===== INFORMATION SHOWN =====
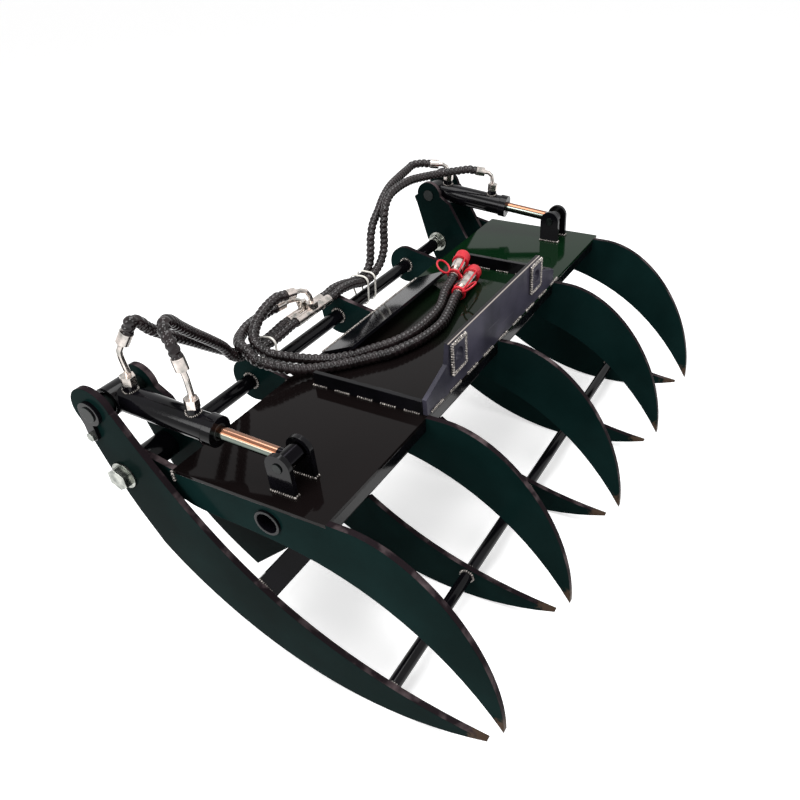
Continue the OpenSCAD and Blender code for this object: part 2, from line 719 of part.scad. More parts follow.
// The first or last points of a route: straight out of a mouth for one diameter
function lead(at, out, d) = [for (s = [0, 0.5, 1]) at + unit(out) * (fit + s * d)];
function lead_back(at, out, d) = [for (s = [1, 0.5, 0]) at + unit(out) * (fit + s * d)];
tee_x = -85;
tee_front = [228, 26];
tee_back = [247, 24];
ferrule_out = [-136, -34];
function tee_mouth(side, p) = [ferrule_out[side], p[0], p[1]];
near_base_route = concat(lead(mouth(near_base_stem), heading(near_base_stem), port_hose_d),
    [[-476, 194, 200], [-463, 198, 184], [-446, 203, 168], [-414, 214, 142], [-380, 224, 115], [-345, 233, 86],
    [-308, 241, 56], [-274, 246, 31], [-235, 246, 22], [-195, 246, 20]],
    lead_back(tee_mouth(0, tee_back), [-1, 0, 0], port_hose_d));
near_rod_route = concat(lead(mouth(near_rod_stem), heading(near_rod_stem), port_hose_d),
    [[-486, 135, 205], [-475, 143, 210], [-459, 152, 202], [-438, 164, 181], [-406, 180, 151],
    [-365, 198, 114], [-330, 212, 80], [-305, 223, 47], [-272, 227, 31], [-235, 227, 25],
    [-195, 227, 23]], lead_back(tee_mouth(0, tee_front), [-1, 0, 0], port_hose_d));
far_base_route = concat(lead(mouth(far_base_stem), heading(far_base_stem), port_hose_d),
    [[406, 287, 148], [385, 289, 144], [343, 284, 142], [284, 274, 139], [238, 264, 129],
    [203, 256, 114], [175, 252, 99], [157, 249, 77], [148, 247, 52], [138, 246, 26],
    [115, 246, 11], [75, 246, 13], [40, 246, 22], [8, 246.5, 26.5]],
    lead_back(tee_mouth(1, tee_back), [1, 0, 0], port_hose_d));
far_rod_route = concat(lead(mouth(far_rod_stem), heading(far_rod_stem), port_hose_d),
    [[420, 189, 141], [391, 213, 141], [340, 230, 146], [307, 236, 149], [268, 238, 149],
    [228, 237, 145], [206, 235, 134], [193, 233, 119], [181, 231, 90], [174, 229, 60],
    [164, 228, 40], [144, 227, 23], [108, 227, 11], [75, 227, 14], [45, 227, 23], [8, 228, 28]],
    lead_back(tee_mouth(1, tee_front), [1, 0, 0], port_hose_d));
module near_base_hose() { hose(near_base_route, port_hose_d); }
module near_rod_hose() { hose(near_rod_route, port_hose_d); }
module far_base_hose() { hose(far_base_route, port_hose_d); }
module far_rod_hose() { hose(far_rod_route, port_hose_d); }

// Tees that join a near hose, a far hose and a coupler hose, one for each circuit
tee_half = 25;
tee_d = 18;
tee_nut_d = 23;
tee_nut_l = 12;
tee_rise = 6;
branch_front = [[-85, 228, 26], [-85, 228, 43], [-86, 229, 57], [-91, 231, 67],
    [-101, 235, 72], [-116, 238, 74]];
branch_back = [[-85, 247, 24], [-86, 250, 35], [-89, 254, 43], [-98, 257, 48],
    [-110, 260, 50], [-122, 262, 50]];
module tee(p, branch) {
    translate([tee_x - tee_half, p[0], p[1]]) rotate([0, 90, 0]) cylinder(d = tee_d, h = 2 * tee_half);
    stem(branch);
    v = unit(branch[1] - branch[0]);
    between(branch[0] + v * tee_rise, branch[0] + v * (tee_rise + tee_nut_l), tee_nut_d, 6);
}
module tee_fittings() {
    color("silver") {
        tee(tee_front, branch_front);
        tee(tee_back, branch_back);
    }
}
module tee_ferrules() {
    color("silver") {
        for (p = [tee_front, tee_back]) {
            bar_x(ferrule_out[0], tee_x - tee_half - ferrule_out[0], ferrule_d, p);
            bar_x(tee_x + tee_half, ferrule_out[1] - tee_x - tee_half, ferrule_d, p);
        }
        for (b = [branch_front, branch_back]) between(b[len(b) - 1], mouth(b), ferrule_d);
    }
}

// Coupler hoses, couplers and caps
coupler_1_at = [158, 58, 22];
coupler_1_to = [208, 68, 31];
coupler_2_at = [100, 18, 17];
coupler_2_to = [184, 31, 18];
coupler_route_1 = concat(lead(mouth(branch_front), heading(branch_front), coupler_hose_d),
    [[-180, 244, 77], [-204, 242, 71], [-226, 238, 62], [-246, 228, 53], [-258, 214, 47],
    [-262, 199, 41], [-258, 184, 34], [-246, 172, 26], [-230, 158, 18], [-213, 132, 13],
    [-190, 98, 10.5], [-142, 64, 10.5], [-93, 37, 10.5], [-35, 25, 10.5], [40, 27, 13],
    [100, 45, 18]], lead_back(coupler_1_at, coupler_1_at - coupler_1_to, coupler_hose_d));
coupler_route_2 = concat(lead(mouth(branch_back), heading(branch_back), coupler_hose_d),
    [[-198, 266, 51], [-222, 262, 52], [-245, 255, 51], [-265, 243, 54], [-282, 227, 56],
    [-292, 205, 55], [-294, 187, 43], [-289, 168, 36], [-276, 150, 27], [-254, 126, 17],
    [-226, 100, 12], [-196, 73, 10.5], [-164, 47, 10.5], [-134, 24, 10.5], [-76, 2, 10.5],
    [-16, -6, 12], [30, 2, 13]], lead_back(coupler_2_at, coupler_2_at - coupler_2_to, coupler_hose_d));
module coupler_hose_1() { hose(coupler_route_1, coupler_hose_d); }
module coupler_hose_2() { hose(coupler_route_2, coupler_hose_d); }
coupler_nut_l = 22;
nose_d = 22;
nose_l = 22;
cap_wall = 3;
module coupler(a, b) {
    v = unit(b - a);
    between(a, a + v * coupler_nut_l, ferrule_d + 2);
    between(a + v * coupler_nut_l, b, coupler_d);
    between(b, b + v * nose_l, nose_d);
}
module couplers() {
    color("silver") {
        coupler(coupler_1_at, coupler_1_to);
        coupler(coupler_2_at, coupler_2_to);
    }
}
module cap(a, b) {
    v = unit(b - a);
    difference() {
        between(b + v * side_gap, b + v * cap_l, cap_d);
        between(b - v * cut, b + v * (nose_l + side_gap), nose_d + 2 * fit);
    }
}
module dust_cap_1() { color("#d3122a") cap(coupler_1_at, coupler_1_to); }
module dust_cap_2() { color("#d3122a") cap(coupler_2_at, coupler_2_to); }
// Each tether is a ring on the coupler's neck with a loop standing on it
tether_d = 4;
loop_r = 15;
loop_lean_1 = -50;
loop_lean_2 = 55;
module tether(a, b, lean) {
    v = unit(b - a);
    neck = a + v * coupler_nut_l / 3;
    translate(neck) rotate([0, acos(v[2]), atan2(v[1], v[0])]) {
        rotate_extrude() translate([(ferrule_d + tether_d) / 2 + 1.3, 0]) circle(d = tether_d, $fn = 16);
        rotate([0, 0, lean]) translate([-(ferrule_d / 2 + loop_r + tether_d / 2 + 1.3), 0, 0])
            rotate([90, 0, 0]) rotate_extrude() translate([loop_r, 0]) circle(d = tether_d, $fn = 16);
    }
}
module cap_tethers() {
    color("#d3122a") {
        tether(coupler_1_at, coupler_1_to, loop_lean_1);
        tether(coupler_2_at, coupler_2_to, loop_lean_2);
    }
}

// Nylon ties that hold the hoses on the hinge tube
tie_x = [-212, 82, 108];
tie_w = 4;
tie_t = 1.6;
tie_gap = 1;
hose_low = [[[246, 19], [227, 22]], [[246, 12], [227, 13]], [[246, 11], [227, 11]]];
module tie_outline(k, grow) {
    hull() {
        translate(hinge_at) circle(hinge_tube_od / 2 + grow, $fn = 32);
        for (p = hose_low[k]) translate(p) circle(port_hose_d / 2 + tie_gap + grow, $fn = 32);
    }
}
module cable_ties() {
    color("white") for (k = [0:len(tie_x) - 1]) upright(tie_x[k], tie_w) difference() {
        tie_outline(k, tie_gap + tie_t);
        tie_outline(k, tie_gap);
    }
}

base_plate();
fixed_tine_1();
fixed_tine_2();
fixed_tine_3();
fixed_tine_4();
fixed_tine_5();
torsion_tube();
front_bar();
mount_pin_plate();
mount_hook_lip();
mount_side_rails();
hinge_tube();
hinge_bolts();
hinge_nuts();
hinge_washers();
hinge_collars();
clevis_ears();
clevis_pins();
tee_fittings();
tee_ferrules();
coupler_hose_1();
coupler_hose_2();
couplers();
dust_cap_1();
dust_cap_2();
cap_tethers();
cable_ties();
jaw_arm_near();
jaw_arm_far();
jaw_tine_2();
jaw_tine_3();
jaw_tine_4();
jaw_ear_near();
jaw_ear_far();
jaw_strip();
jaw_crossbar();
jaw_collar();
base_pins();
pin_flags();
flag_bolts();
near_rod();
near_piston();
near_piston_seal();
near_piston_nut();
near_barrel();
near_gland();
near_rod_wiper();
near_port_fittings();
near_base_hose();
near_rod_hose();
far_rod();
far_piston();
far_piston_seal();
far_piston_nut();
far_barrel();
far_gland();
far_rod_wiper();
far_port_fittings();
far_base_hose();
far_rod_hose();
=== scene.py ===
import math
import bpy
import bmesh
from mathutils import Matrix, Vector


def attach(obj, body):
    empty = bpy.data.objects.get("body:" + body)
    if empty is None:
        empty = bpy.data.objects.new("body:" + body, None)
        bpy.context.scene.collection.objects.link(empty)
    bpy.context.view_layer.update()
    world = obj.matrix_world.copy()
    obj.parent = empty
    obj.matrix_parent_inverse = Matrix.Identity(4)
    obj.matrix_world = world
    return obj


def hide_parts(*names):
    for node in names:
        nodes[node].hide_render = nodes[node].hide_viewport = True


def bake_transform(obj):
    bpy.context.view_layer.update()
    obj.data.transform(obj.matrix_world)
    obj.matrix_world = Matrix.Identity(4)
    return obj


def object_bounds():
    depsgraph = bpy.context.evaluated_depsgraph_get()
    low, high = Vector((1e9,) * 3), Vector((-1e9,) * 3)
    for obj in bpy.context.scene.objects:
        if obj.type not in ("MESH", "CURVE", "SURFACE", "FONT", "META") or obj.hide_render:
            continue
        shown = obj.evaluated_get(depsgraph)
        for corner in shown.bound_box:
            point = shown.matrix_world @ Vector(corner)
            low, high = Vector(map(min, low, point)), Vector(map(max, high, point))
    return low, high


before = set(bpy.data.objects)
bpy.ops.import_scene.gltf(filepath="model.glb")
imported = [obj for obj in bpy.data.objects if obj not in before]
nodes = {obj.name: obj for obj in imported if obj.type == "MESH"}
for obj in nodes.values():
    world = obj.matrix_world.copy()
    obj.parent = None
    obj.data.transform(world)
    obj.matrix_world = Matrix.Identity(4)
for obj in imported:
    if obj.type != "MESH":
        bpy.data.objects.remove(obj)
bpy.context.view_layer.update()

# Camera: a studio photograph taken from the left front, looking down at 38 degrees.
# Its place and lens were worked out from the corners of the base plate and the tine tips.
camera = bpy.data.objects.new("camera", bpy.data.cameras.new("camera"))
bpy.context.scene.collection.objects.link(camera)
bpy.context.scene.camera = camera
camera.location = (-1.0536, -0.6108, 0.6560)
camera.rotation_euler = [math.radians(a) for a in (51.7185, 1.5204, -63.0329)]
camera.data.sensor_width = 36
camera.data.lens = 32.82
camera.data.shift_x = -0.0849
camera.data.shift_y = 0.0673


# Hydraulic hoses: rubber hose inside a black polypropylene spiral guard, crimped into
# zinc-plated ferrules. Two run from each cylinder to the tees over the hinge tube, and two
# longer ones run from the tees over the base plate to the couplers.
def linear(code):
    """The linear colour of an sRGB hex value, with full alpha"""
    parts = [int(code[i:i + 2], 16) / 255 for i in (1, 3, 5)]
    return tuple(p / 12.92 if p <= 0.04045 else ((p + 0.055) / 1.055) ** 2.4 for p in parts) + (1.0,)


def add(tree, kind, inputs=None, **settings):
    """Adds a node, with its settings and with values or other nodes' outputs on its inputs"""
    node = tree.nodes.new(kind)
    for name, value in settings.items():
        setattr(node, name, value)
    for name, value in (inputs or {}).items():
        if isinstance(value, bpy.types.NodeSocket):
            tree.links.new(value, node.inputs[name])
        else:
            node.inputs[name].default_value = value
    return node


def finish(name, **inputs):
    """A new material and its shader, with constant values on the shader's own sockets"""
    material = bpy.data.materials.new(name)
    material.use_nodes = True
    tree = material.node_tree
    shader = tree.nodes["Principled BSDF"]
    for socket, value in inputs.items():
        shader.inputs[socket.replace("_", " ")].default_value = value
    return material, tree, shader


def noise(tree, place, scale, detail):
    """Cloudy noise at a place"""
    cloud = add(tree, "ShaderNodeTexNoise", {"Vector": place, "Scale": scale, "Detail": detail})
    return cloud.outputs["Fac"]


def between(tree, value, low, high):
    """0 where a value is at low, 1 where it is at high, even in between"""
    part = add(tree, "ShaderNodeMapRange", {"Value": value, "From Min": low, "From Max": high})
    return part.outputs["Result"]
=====
===== INFORMATION SHOWN =====
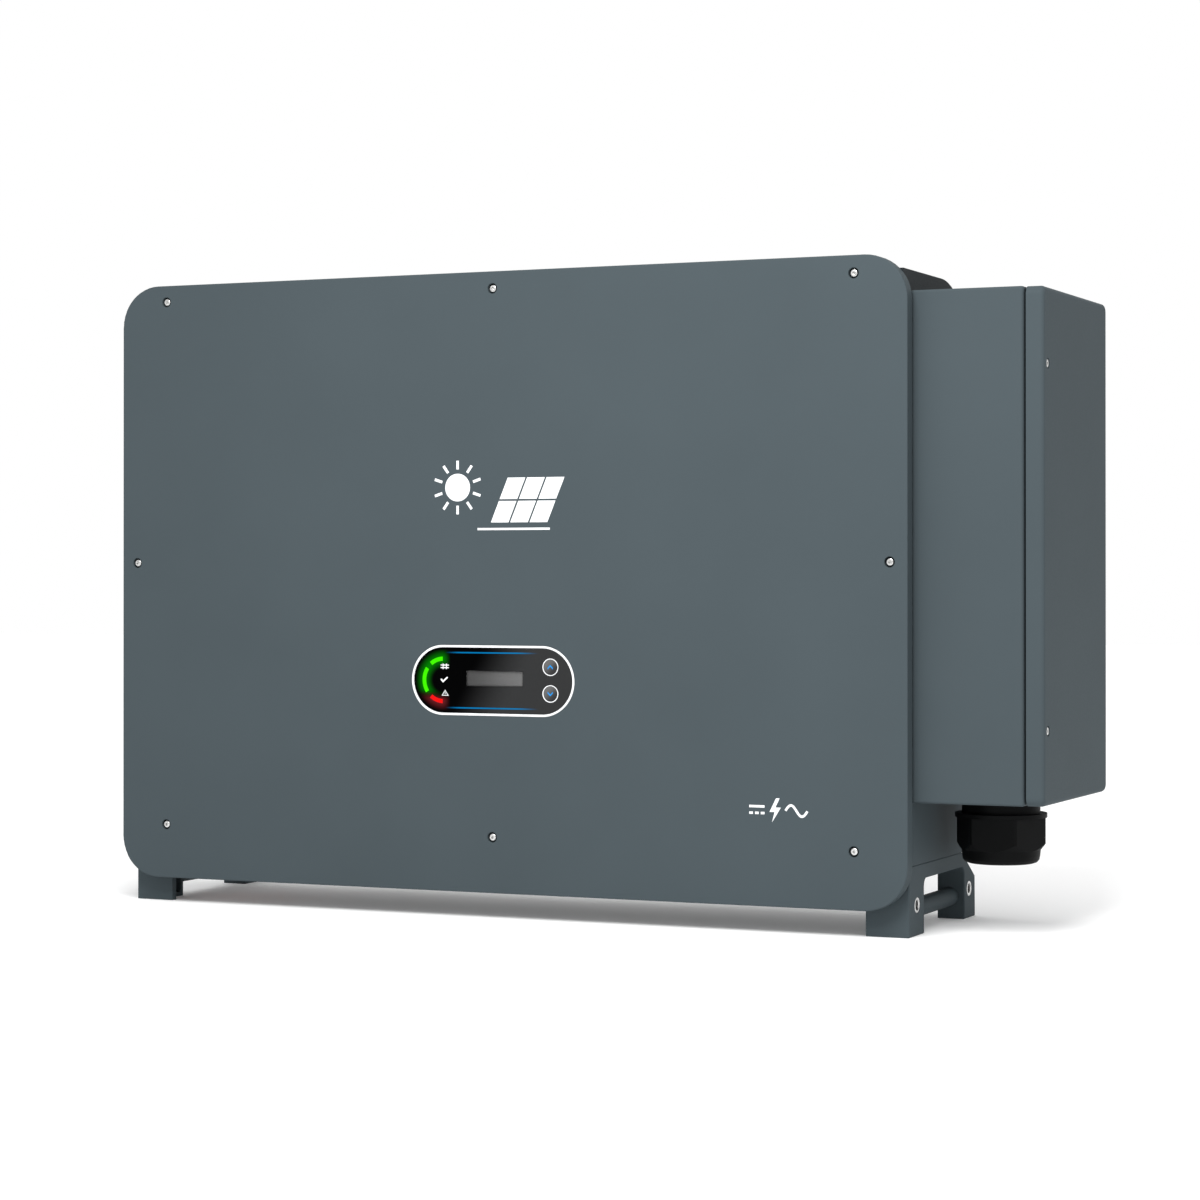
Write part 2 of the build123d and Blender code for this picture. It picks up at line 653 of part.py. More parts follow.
=====
===== INFORMATION SHOWN =====
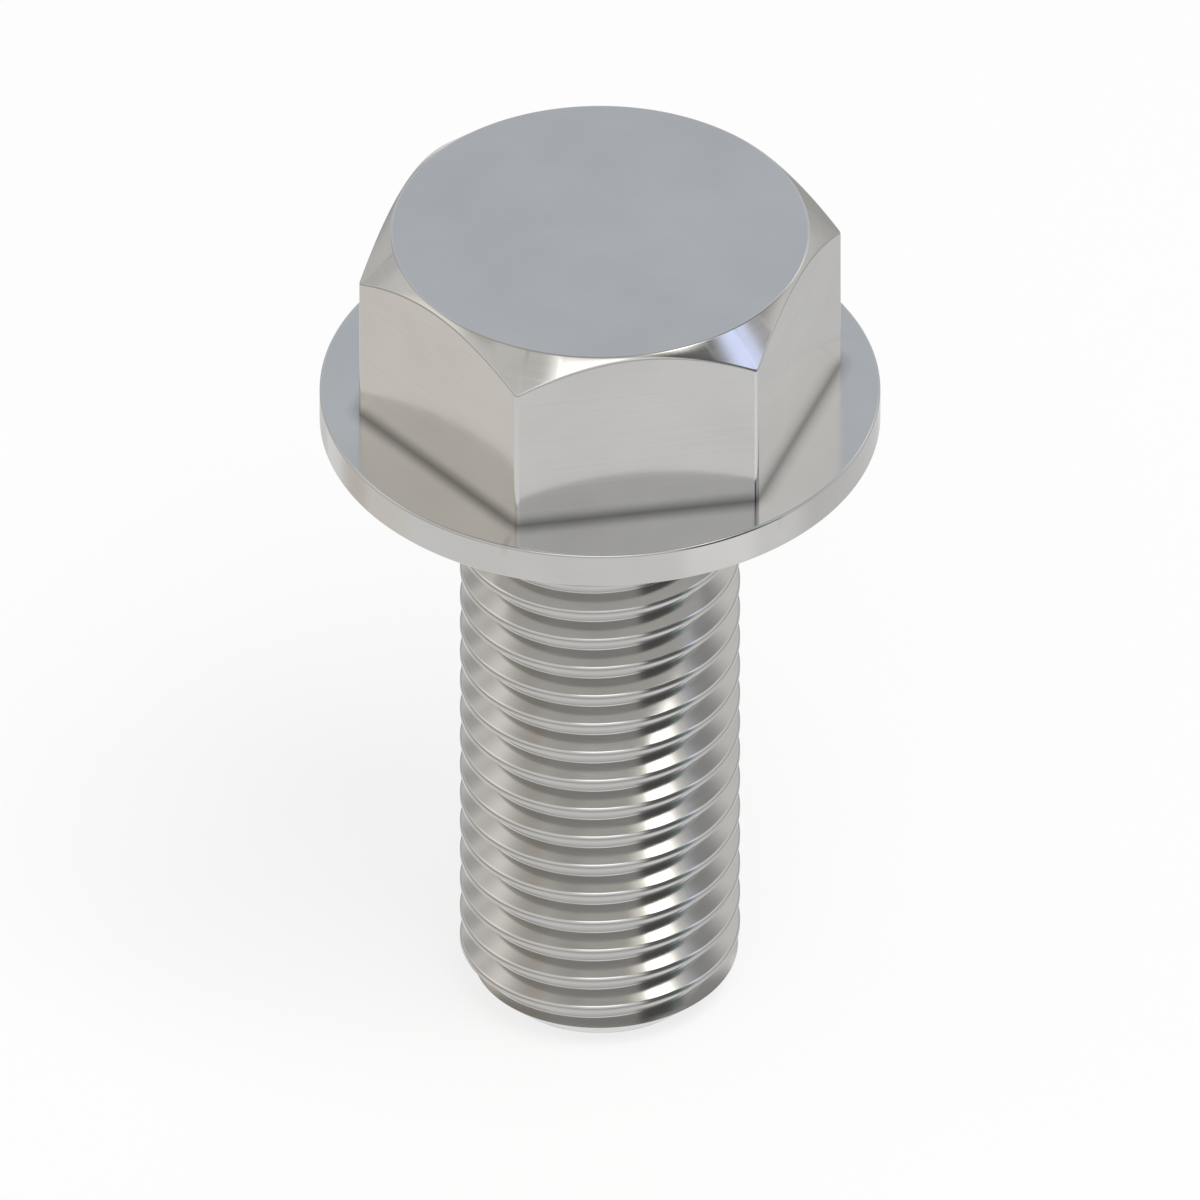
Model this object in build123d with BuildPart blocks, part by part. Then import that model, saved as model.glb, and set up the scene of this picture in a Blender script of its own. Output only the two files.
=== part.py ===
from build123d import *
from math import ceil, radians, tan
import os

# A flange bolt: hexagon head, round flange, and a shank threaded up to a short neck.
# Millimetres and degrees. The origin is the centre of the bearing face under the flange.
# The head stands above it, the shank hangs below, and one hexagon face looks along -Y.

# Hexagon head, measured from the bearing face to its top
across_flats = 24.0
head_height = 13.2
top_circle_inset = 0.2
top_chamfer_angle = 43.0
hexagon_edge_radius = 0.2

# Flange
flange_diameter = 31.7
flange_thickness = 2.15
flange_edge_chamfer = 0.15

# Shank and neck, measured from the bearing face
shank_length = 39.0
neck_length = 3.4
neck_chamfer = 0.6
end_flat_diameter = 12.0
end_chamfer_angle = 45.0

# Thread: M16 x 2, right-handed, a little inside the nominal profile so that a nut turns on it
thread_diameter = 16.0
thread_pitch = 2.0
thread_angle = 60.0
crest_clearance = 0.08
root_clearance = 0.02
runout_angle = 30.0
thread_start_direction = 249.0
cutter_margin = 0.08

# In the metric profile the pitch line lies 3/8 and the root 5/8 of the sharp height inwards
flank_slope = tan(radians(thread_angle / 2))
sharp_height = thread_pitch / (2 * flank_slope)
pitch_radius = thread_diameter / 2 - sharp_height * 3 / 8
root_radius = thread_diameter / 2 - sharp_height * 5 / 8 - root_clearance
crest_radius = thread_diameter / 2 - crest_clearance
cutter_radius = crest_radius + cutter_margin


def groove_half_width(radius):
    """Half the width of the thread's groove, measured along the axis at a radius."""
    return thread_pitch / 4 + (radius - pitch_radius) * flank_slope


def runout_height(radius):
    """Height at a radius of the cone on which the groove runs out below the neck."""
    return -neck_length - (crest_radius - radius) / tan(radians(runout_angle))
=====
STATED GOAL>
Out of the data above, set down the lines from the one with "base_plate();" to the one with "low, high = Vector((1e9,)", both included, exactly as written and with no additions.

ANSWER FOR THIS EXERCISE>
base_plate();
fixed_tine_1();
fixed_tine_2();
fixed_tine_3();
fixed_tine_4();
fixed_tine_5();
torsion_tube();
front_bar();
mount_pin_plate();
mount_hook_lip();
mount_side_rails();
hinge_tube();
hinge_bolts();
hinge_nuts();
hinge_washers();
hinge_collars();
clevis_ears();
clevis_pins();
tee_fittings();
tee_ferrules();
coupler_hose_1();
coupler_hose_2();
couplers();
dust_cap_1();
dust_cap_2();
cap_tethers();
cable_ties();
jaw_arm_near();
jaw_arm_far();
jaw_tine_2();
jaw_tine_3();
jaw_tine_4();
jaw_ear_near();
jaw_ear_far();
jaw_strip();
jaw_crossbar();
jaw_collar();
base_pins();
pin_flags();
flag_bolts();
near_rod();
near_piston();
near_piston_seal();
near_piston_nut();
near_barrel();
near_gland();
near_rod_wiper();
near_port_fittings();
near_base_hose();
near_rod_hose();
far_rod();
far_piston();
far_piston_seal();
far_piston_nut();
far_barrel();
far_gland();
far_rod_wiper();
far_port_fittings();
far_base_hose();
far_rod_hose();
=== scene.py ===
import math
import bpy
import bmesh
from mathutils import Matrix, Vector


def attach(obj, body):
    empty = bpy.data.objects.get("body:" + body)
    if empty is None:
        empty = bpy.data.objects.new("body:" + body, None)
        bpy.context.scene.collection.objects.link(empty)
    bpy.context.view_layer.update()
    world = obj.matrix_world.copy()
    obj.parent = empty
    obj.matrix_parent_inverse = Matrix.Identity(4)
    obj.matrix_world = world
    return obj


def hide_parts(*names):
    for node in names:
        nodes[node].hide_render = nodes[node].hide_viewport = True


def bake_transform(obj):
    bpy.context.view_layer.update()
    obj.data.transform(obj.matrix_world)
    obj.matrix_world = Matrix.Identity(4)
    return obj


def object_bounds():
    depsgraph = bpy.context.evaluated_depsgraph_get()
    low, high = Vector((1e9,) * 3), Vector((-1e9,) * 3)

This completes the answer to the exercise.